Last week, President Beji Caid Essebsi said that his country is seeking to establish equality in matters of inheritance, making Tunisia the first Arab Sunni nation to take such a step. “Al-Azhar rejects categorically the intervention of any policy or regulations that affect/change the beliefs of the Muslims or the rulings of their Sharia or tamper with them,” Al-Tayeb said in his statement.
The senior scholar said that some texts that are clear and direct in their meaning cannot be subjected to re-interpretation, such as those verses of the Quran relating to inheritance.
“There is no room for re-interpretation, and it is not accepted by the public or non-specialists, whatever their culture,” the statement read.
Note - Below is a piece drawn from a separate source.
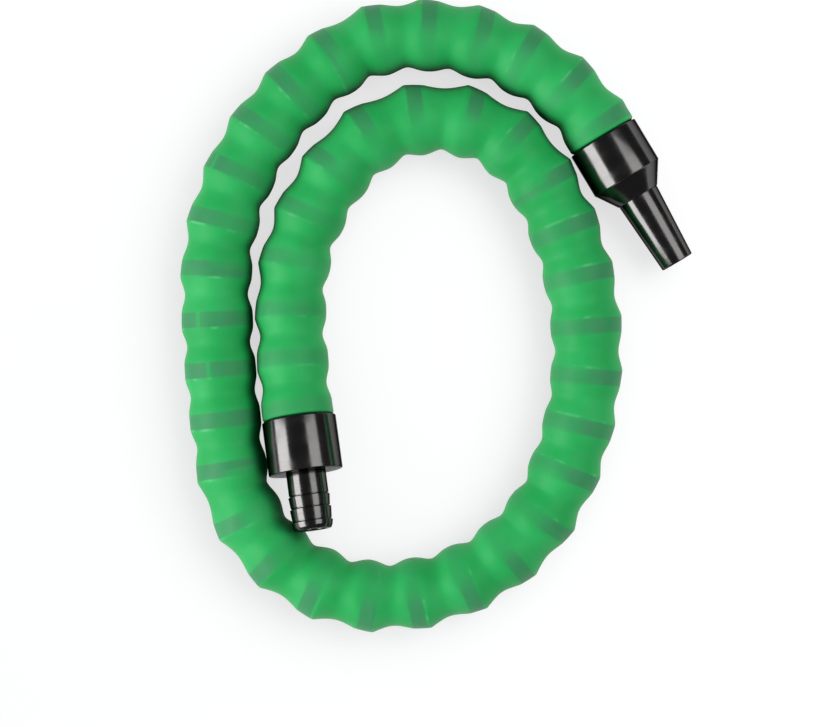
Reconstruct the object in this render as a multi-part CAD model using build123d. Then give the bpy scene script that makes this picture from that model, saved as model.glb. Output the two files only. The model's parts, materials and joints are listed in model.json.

Such rulings should not be changed, the imam said, adding that such ideas “provoke the Muslim masses who adhere to their religion, and endangers the stability of Muslim societies.”
“It must be known to everyone that jurisprudential law is logical, as agreed scientists, and rational,” the statement added.
In a statement last week, Sheikh Abbas Shuman, the deputy head of Al-Azhar, said equality in inheritance is “unjust for women and is not in line with Islamic Sharia.”
He said that “the call for equality in inheritance between genders is unfair because women can already inherit more than men in some instances.”
According to Sunni Islam, a daughter inherits half that of a son.
There are some instances, however, where females might inherit more than other male relatives who are part of her extended family.
Last week’s statement from Shuman also denounced a call by President Essebsi to amend the Tunisian law to allow for marriage between a non-Muslim man and a Muslim woman.
“Such a marriage would obstruct the stability of marriage,” Shuman said, arguing that a non-Muslim husband would not allow his Muslim wife to practice her beliefs as he is not a believer in her religion.